Thursday, October 15, 2009

Nell

Nell Creer was a last minute replacement in the group of girls sent to Zion National Park. She replaced Marjorie Burrows, who got a leading role in the university play and had to back out. Nell was said to be the first girl from Spanish Fork to earn a college degree when she graduated from the University of Utah in 1922. After graduating, she taught in several local high schools until she married a doctor in 1930 and moved to California. She made a big impression on her students at Murray High School. One of her students, now in her mid-nineties, still can vividly recall what she learned under her watchful eye. Nell was left handed, and that intrigued her students so much that they all tried to write left-handed, too. She organized a girls' basketball team, and they would play against the University of Utah's team when they couldn't find another high school to play. Nell also trained and directed a posture team of 32 girls for an invitational meet at Brigham Young University, where they won first and second place awards during the four years that they entered. (Now, why don't they bring back that competition? Our modern high school students would be better off for it, I think.) Nell had met her future husband, John Frame, while going to the University of Utah. He finally came back to get her after going out of state to medical school. Nell must have loved to work with youth because in Los Angeles, during World War II, she organized large public dances for youth in the American Legion Hall.
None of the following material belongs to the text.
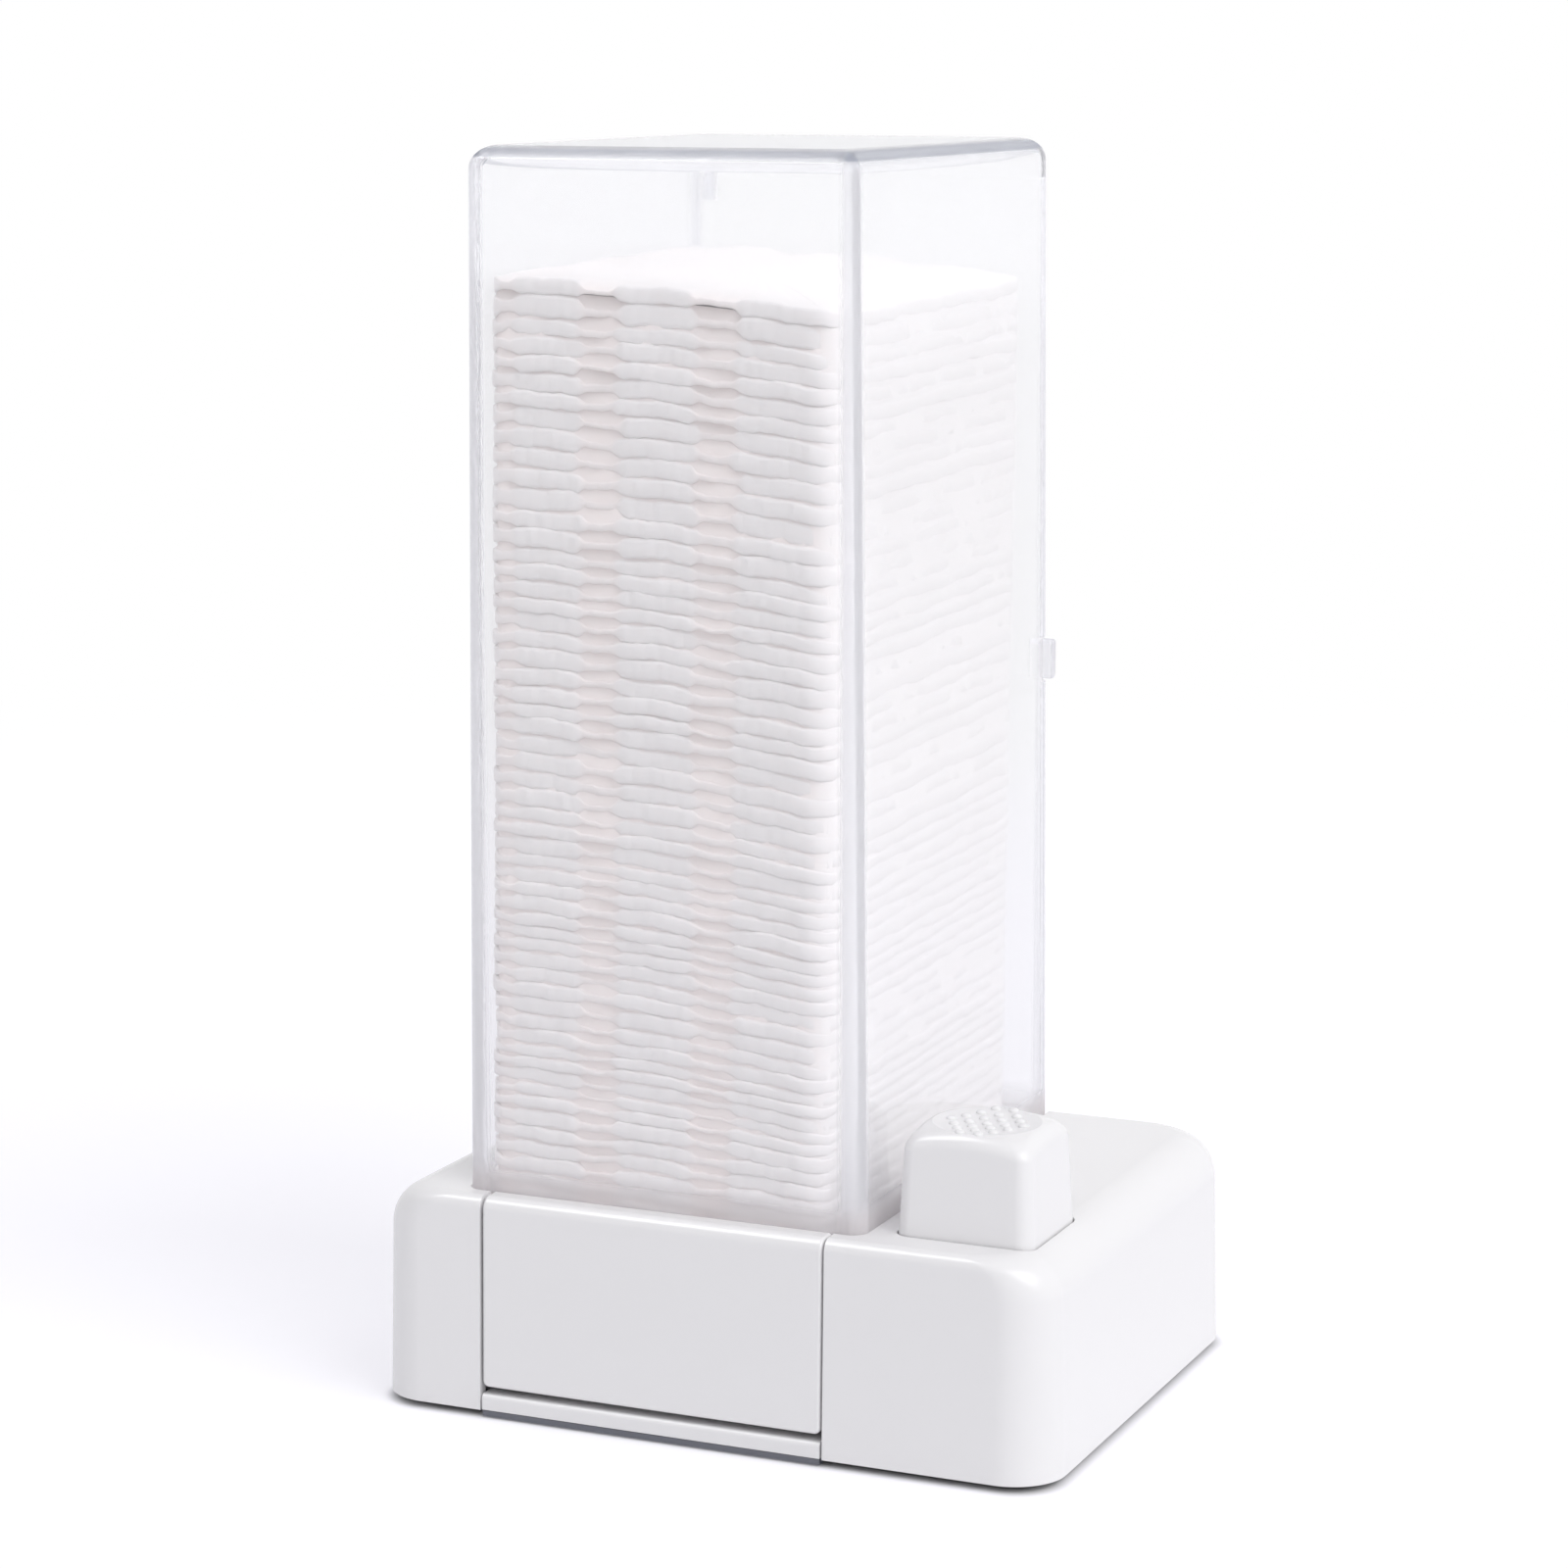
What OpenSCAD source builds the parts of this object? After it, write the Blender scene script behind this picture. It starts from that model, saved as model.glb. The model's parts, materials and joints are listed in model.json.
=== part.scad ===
// Push-button cotton pad holder: a clear tower of square pads on a white base.
// Pressing the button drives a rack, an idler and a stepped gear, which slide
// the tray forward by twice the press and carry the lowest pad out of the slot.
// Millimetres, +Z up. The origin is on the ground, under the middle of the base.

/* [Pads] */
// Width of one pad, across the holder
pad_w = 59; // [50:0.5:64]
// Depth of one pad, front to back
pad_d = 77.4; // [66:0.2:84]
// Corner radius of a pad
pad_corner_r = 4; // [1:0.5:8]
// Number of pads in the stack, without the one on the tray
pad_count = 70; // [10:1:70]
// Spacing of the pads at the bottom of the stack, where they are pressed
pad_pitch_low = 1.9; // [1.4:0.1:2.2]
// Spacing of the pads at the top of the stack
pad_pitch_high = 3.1; // [2.4:0.1:3.3]
// Thickness of the pad on the tray
lowest_pad_t = 1.05; // [0.8:0.05:1.6]
// Spare width beside the stack in the tower
pad_side_play = 6; // [3:0.5:10]
// Gap between the stack and the tower's front wall
pad_front_play = 0.5; // [0.4:0.1:2]
// Gap between the stack and the rear door
pad_rear_play = 2.2; // [2.1:0.1:4]

/* [Tower] */
// Height of the tower above the base
tower_h = 166.5; // [166.5:0.5:220]
// Wall of the clear tower
tower_wall = 2; // [1.8:0.1:2.6]
// Taper of the tower's left and right walls, degrees
tower_draft = 0.6; // [0.3:0.1:0.7]
// Radius of the tower's upright edges
tower_corner_r = 2.5; // [2.3:0.1:4]
// Radius of the tower's top edges
tower_top_r = 3.6; // [3:0.1:5]
// Depth to which the tower sits in the base
tower_seat = 5.5; // [4:0.5:6.5]
// Clearance around the tower in the base's opening
tower_play = 0.25; // [0.15:0.05:0.4]

/* [Base] */
// Width of the plain block left of the front panel
left_block_w = 19.75; // [19:0.25:30]
// Width of the block right of the front panel, which holds the button
right_block_w = 37.25; // [36.5:0.25:46]
// How far the tower's side walls stand outside the front panel's seams
tower_overlap = 4.5; // [3:0.5:6]
// Height of the base
base_h = 36.5; // [36.5:0.5:44]
// Wall of the base
base_wall = 2; // [1.6:0.1:2.2]
// Taper of the base's sides, degrees
base_draft = 1.3; // [0.8:0.1:1.5]
// Radius of the base's upright corners
base_corner_r = 8.8; // [7:0.2:10]
// Radius of the base's left and right top edges
base_side_fillet = 7; // [5:0.5:7]
// Radius of the base's front and rear top edges
base_front_fillet = 2; // [1.5:0.1:2.4]
// Strip of the base in front of the tower
base_front_strip = 5.1; // [5:0.1:8]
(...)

She felt that it was better for the youth of the city to have a fun place to go and socialize, under supervision, than to be aimlessly wandering the streets on Friday nights. 1,800 to 2,000 students would come to the dances every Friday where name bands and movie stars would entertain them. Nell had 2 sons of her own, but her youngest son was killed in an automobile accident while on his way to Brigham Young University. After his death, Nell dove into genealogy, and produced several books on her and her husband's family history, for which John and I are very grateful. We haven't been able to contact any of her family, so her own words about her life that she wrote in her family histories have been very helpful in getting to know her.